Driving involves not just the fidelity of perception but knowing what to do with the information. For Stanley, the task was relatively simple. “It was just one robot out in the desert all by himself,” Montemerlo said. “Stanley’s understanding of the world is very basic, actually just completely geometric. The goal was just to always take the good terrain and avoid the bad terrain. It’s not possible to drive in an urban setting with that limited understanding of the world. You actually have to take and interpret what you’re seeing and exhibit a higher-level understanding.” When we approach a traffic signal that has just gone yellow, for example, we engage in a complex chain of instantaneous processing and decision making: How much longer will the light be yellow? Will I have time (or space) to brake? If I accelerate will I make it, and how fast do I have to go to do so? Will I be struck by the tailgater behind if I slam on the brakes? Is there a red-light camera? Are the roads wet? Will I be caught in the intersection, “blocking the box”?
Engineers call the moment when we’re too close to the amber light to stop and yet too far to make it through without catching some of the red phase the “dilemma zone.” And a dilemma it is. Judging by crash rates, more drivers are struck from the rear when they try to stop for the light, but more serious crashes occur when drivers proceed and are hit broadside by a car entering the intersection. Do you take the higher chance of a less serious crash or the lower chance of a more serious crash? Engineers can make the yellow light last longer, but this reduces the capacity of the intersection—and once word gets out on the generous signal timing, it may just encourage more drivers to speed up and go for it.
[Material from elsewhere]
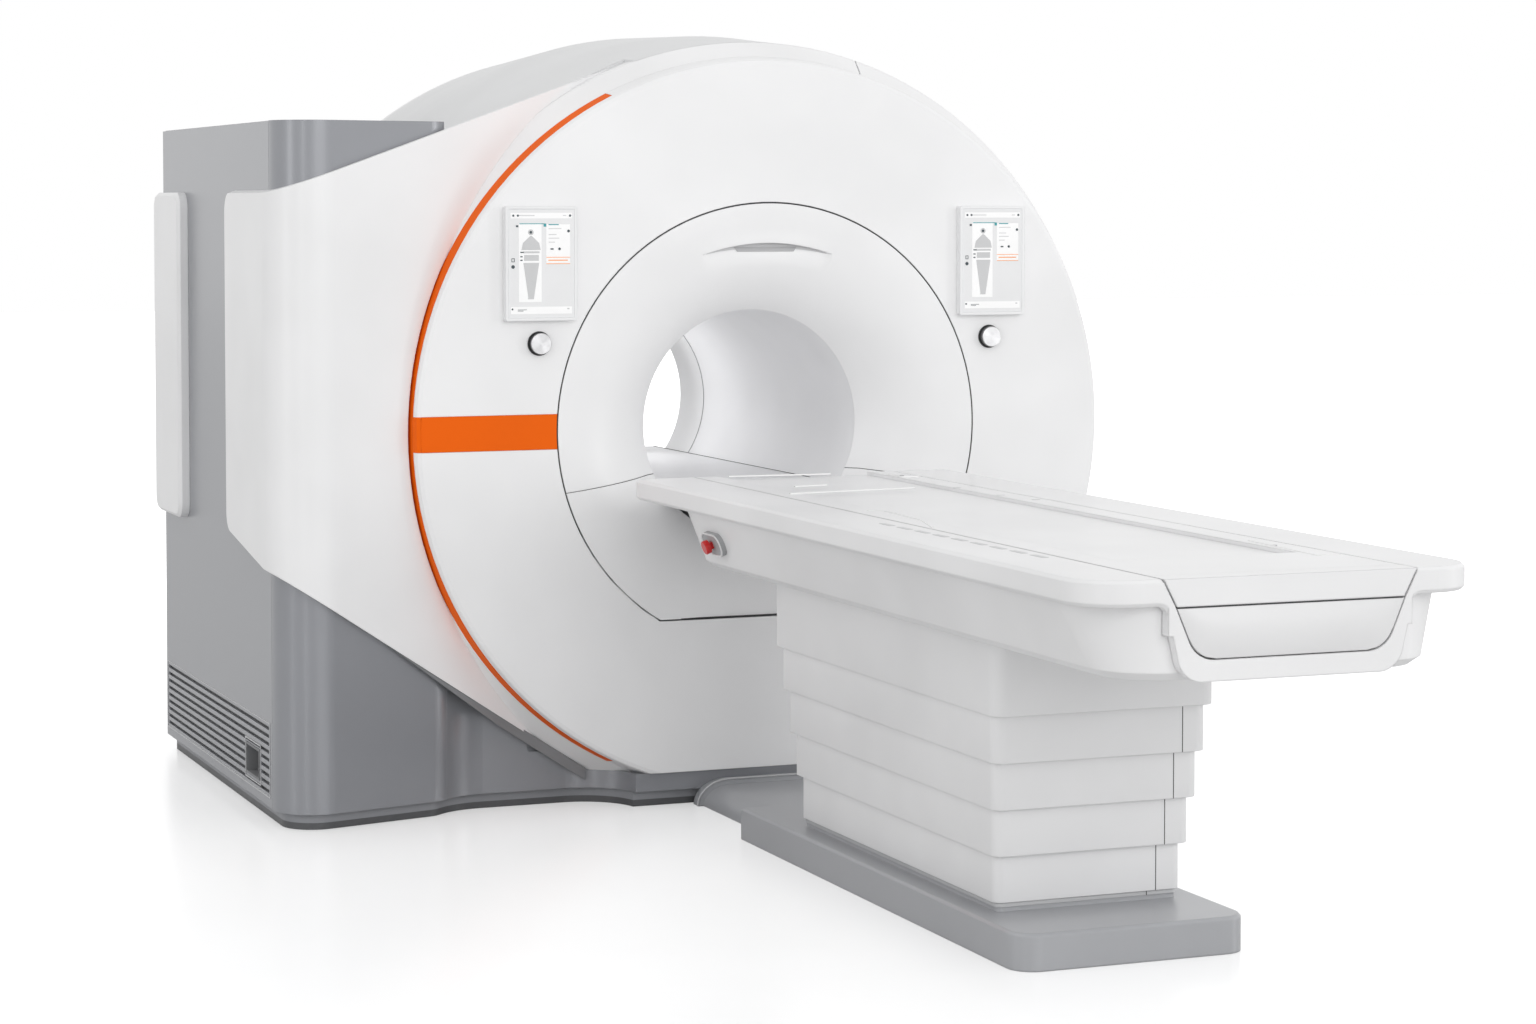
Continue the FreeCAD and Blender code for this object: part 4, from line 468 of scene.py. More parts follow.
def front_rows(angle):
    """Radius and depth of the funnel's front, from the joint line to the bore."""
    edge, strength = hood_edge(angle)
    rows = []
    for i in range(OUTER_ROWS + 1):
        share = i / OUTER_ROWS
        radius = FUNNEL_RIM + (HOOD_APEX - FUNNEL_RIM) * share
        moved = radius + (edge - HOOD_APEX) * share
        lip = HOOD_LIP * strength * math.exp(-((moved - edge) / LIP_WIDTH) ** 2)
        rows.append((moved, funnel_depth(moved) - lip))
    for i in range(INNER_ROWS + 1):
        radius = HOOD_APEX + (BORE - HOOD_APEX) * (i / INNER_ROWS) ** ROW_CROWDING
        share = max(0.0, 1 - (HOOD_APEX - radius) / HOOD_REACH)
        moved = radius + (edge - HOOD_APEX) * share
        rows.append((moved, hollow_depth(moved, edge, strength)))
    return rows


def back_rows(count=7):
    """Radius and depth of the funnel's back, from the bore to its flange's edge."""
    inner, outer = BORE + FUNNEL_WALL, FUNNEL_RIM - FUNNEL_WALL
    rows = [(BORE, FUNNEL_DEPTH + FUNNEL_END), (inner, FUNNEL_DEPTH + FUNNEL_END)]
    for i in range(count):
        radius = inner + (outer - inner) * i / (count - 1)
        rows.append((radius, funnel_depth(radius) + FUNNEL_BACK))
    flange = FUNNEL_RIM + FLANGE_OUT
    return rows + [(flange, COVER_WALL + FLANGE_THICK), (flange, COVER_WALL),
                   (FUNNEL_RIM, COVER_WALL)]


def funnel_half(name, node, start, end, columns):
    """Closed wall of one half between two angles, which depend on the radius."""
    back, middle_radius = back_rows(), (FUNNEL_RIM + BORE) / 2
    first, last = start(middle_radius), end(middle_radius)
    rings = []
    for j in range(columns):
        share = j / (columns - 1)
        rings.append([
            round_bore(radius, start(radius) + (end(radius) - start(radius)) * share,
                       FACE_Y + depth)
            for radius, depth in front_rows(first + (last - first) * share) + back])
    piece = mesh_piece(name, *loft(rings), MATERIALS["funnel_white"], "base", 28)
    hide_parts(node)
    return piece


def cut_below(piece, height):
    """Cut off what lies below a height, and leave the cut open."""
    work = bmesh.new()
    work.from_mesh(piece.data)
    bmesh.ops.bisect_plane(
        work, geom=work.verts[:] + work.edges[:] + work.faces[:],
        plane_co=(0, 0, height), plane_no=(0, 0, -1), clear_outer=True)
    work.to_mesh(piece.data)
    work.free()


def front_funnel():
    """Upper and lower half of the funnel, the lower one with its flat lower edge."""
    funnel_half("funnel_top_skin", "funnel_upper",
                lambda r: joint_angle(r, JOINT_GAP),
                lambda r: math.pi - joint_angle(r, JOINT_GAP), UPPER_COLUMNS)
    lower = funnel_half("funnel_low_skin", "funnel_lower",
                        lambda r: math.pi - joint_angle(r, -JOINT_GAP),
                        lambda r: 2 * math.pi + joint_angle(r, -JOINT_GAP), LOWER_COLUMNS)
    cut_below(lower, BORE_Z + FUNNEL_FLAT)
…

Some people have even proposed signs that warn the driver in advance that the light is about to turn amber, a sort of “caution for the caution” that extends what is called the “indecision zone.” But a study in Austria that looked at intersections where the green signal flashes briefly before turning yellow found mixed results: Fewer drivers went through the red light than at intersections without the flashing green, but more drivers stopped
sooner
than necessary. The danger of the latter result was shown in a study of intersections in Israel where the “flashing green” system had been introduced. There were more rear-end collisions at those intersections than at those without the flashing green. The longer the indecision zone, the more cars that are in it, the more decisions about whether or not to go or suddenly stop, and thus the more chances to crash.
In traffic, these sorts of dilemma zones occur all the time. There are no pedestrians present in the Grand Challenge (“Thank God,” said Montemerlo); they would represent a massive problem for Junior. “I’ve thought a lot about what would happen if you let Junior loose in the real world,” Montemerlo said. Driving at Stanford is relatively sedate, but what if there is a pedestrian standing on the curb, just off the crosswalk? As the pedestrian isn’t in the road, he’s not classified as an obstacle. But is he waiting to cross or just standing there? To know this, the robot would somehow have to interpret the pedestrian’s body language, or be trained to analyze eye contact and facial gestures. Even if the robot driver stopped, the pedestrian might need further signals. “The pedestrian is sometimes wary to walk in front of someone even if they have stopped,” Montemerlo said. “Often they wait for the driver to wave, ‘You go first.’” Would you feel comfortable crossing in front of a driverless Terminator?
In some ways, however, a city environment is actually easier than a dusty desert track. “Urban driving is really constrained; there aren’t many things you can do,” said Montemerlo (who has clearly never driven on New York’s FDR Drive). “This is actually how we’re able to drive. We use the rules of the road and road markings to make assumptions about what might happen.”
Traffic is filled with these assumptions: We drive at full speed through the green light because we’re predicting that the other drivers will have stopped; we do not brace for a head-on collision every time a car comes our way in the opposite lane; we zoom over the crest of a hill because we do not think there is an oil truck stopped just on the other side. “We’re driving faster than we would if we couldn’t make these assumptions,” Montemerlo said. What the Stanford team does is encode these assumptions into the 100,000 or so lines of code that make up Junior’s brain, but not with such rigidity that Junior freezes up when something weird happens.
And weird things happen a lot in traffic. Let’s say a traffic signal is broken. David Letterman once joked that traffic signals in New York City are “just rough guidelines,” but everyone has driven up to a signal that was stuck on red. After some hesitation, you probably, and very carefully, went through the red. Or perhaps you came up behind a stalled car. To get around it would involve crossing a double yellow line, normally an illegal act. But you did it, and traffic laws usually account for exceptional circumstances. What about the question of who proceeds first at a four-way stop? Sometimes there is confusion about who arrived first, which produces a brief four-way standoff. Now picture four robot drivers who arrived at the
exact
same moment. If they were programmed to let the person who arrived first go first, two things might happen: They might all go first and collide or they might all sit frozen, the intersection version of a computer crash. So the Stanford team uses complex algorithms to make Junior’s binary logic a bit more human. “Junior tries to estimate what the right time to go is, and tries to wait for its turn,” Montemerlo said. “But if somebody else doesn’t take their turn and enough time passes by, the robot will actually bump itself up the queue.”
The Stanford team found that the best way for Stanley and Junior to learn how to drive was to study how humans drive. But might the robots have anything to teach us? In the very first Grand Challenge, Montemerlo said, Thrun was “always complaining that the robot slowed down too much in turns.” Yet when a graduate student analyzed the race results, he came to the conclusion that the robot could have “cornered like a Ferrari” and still only shaved a few minutes off a seven-hour race—while upping the crash risk. The reason was that most of the course consisted of straight roads. Maintaining the highest average speed over these sections was more important than taking the relatively few turns (the most dangerous parts of the road) at the highest speed possible.